# EXERCISE DETAILS
Write out exactly the lines from the line with "Write part 2" through the line with "None) for end", including both, and nothing more.

****

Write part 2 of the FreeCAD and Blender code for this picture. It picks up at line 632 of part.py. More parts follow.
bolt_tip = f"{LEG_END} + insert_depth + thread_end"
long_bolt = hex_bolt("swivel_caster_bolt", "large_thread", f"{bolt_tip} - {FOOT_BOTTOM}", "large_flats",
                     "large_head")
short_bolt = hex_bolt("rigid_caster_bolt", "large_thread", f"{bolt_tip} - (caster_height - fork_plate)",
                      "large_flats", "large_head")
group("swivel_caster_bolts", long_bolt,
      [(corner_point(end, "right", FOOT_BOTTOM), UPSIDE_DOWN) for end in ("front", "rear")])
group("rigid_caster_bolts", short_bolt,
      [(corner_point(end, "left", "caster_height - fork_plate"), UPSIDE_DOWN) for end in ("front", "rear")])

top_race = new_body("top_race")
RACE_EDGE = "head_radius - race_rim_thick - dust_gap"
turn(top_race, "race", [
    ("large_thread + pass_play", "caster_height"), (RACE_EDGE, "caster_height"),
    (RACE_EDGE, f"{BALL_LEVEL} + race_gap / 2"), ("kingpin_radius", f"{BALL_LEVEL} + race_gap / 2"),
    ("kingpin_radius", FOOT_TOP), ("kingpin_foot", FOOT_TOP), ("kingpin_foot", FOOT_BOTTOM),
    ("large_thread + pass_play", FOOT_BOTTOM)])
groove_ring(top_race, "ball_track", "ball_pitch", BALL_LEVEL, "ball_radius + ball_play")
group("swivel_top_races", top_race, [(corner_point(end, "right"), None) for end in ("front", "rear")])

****

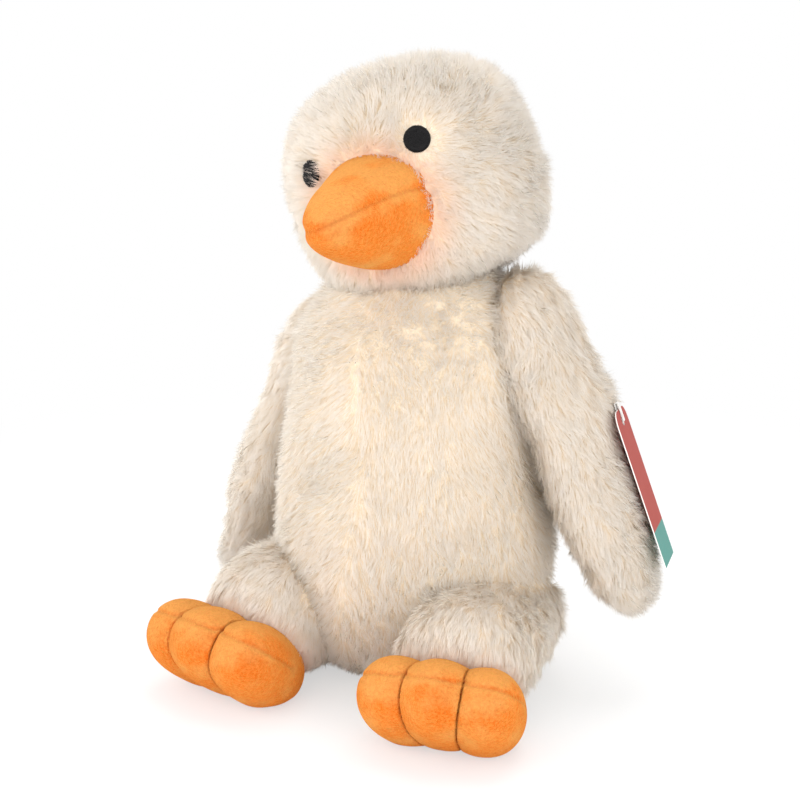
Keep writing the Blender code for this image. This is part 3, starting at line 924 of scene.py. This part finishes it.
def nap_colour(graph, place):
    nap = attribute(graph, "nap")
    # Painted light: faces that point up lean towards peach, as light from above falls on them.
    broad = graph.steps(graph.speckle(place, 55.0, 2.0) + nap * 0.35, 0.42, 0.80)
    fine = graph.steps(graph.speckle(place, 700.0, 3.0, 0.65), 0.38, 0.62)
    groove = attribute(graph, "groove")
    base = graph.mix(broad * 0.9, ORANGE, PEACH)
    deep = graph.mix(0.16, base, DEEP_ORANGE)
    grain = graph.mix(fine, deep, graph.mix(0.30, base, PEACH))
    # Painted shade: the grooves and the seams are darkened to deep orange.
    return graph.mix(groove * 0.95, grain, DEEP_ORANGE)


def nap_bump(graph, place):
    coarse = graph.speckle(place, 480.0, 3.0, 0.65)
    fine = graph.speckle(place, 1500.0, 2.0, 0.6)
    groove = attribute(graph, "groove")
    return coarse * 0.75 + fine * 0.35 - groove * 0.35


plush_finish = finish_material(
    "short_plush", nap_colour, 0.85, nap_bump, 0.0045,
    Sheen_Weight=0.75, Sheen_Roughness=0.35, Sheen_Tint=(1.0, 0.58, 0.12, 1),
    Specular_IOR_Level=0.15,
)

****

# OUTPUT BELOW
Write part 2 of the FreeCAD and Blender code for this picture. It picks up at line 632 of part.py. More parts follow.
bolt_tip = f"{LEG_END} + insert_depth + thread_end"
long_bolt = hex_bolt("swivel_caster_bolt", "large_thread", f"{bolt_tip} - {FOOT_BOTTOM}", "large_flats",
                     "large_head")
short_bolt = hex_bolt("rigid_caster_bolt", "large_thread", f"{bolt_tip} - (caster_height - fork_plate)",
                      "large_flats", "large_head")
group("swivel_caster_bolts", long_bolt,
      [(corner_point(end, "right", FOOT_BOTTOM), UPSIDE_DOWN) for end in ("front", "rear")])
group("rigid_caster_bolts", short_bolt,
      [(corner_point(end, "left", "caster_height - fork_plate"), UPSIDE_DOWN) for end in ("front", "rear")])

top_race = new_body("top_race")
RACE_EDGE = "head_radius - race_rim_thick - dust_gap"
turn(top_race, "race", [
    ("large_thread + pass_play", "caster_height"), (RACE_EDGE, "caster_height"),
    (RACE_EDGE, f"{BALL_LEVEL} + race_gap / 2"), ("kingpin_radius", f"{BALL_LEVEL} + race_gap / 2"),
    ("kingpin_radius", FOOT_TOP), ("kingpin_foot", FOOT_TOP), ("kingpin_foot", FOOT_BOTTOM),
    ("large_thread + pass_play", FOOT_BOTTOM)])
groove_ring(top_race, "ball_track", "ball_pitch", BALL_LEVEL, "ball_radius + ball_play")
group("swivel_top_races", top_race, [(corner_point(end, "right"), None) for end in ("front", "rear")])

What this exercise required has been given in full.